Jak spotkanie Olimpii Grudziądz z Miedzią Legnica podsumował trener Jacek Paszulewicz?
– Sytuacja z Eusebio, który stracił córkę, nie wpłynęła dobrze na morale mojego zespołu. Wyszliśmy jednak na spotkanie bardzo skoncentrowani i chcieliśmy powalczyć o komplet punktów. Wiedzieliśmy, że przyjeżdża do nas bardzo dobra drużyna. W mojej opinii jest to najlepszy ze wszystkich zespołów, z którymi graliśmy do tej pory. Miedź to jeden z faworytów do zwycięstwa w 1. lidze i awansu do Ekstraklasy. Z przebiegu meczu do 75. minuty – poza straconą bramką – byliśmy zadowoleni. Mieliśmy swoje szanse i nie pozwalaliśmy na wykreowanie wielu sytuacji bramkowych przeciwnikowi. W pierwszej połowie mieliśmy idealną okazję do zdobycia gola, jednak Handzlik uderzył w słupek. Gdyby wpadło, mecz być może inaczej by się potoczył – powiedział szkoleniowiec Biało-Zielonych.

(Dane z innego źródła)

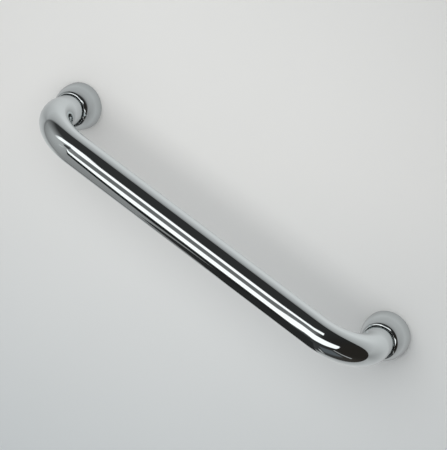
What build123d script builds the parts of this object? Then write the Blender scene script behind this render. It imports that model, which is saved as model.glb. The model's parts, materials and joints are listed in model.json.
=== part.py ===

– Ostatni kwadrans meczu nie zagraliśmy najlepiej. Wyszły niuanse doświadczenia i różnice poziomów w tym elemencie, bo patrząc na zestawienie kadry Miedzi Legnica i na to co prezentują poszczególni zawodnicy, to argumenty są po stronie naszych rywali. My przeciwstawialiśmy się naszymi walorami, ale niestety od 75. minuty one zanikły. Zabrakło nam reżysera gry, który mógłby wykreować atak pozycyjny. Nie dostosowaliśmy się do warunków panujących na boisku i tak naprawdę gra w przewadze wybiła nas z rytmu. Stąd też mało sytuacji wykreowanych i większość z przypadku w ostatnich minutach gry. Patrzymy z optymizmem w przód, mieliśmy siedmiu młodzieżowców w kadrze naszego zespołu. Podobno sukces rodzi się w bólach, co ostatnio bardzo odczuwamy. Sytuacja z Eusebio i szereg przypadkowych kontuzji niezwiązanych z treningiem czy z obciążeniami powoduje, że rywalizacja na niektórych pozycjach nie jest taka, jaką byśmy sobie zakładali. Zaczynają się powoli powroty po kontuzjach i liczę na to, że w następnych spotkaniach zawiesimy tak wysoko poprzeczkę rywalom i przywieziemy zdobycz punktową z najbliższych dwóch wyjazdów – zakończył trener Olimpii.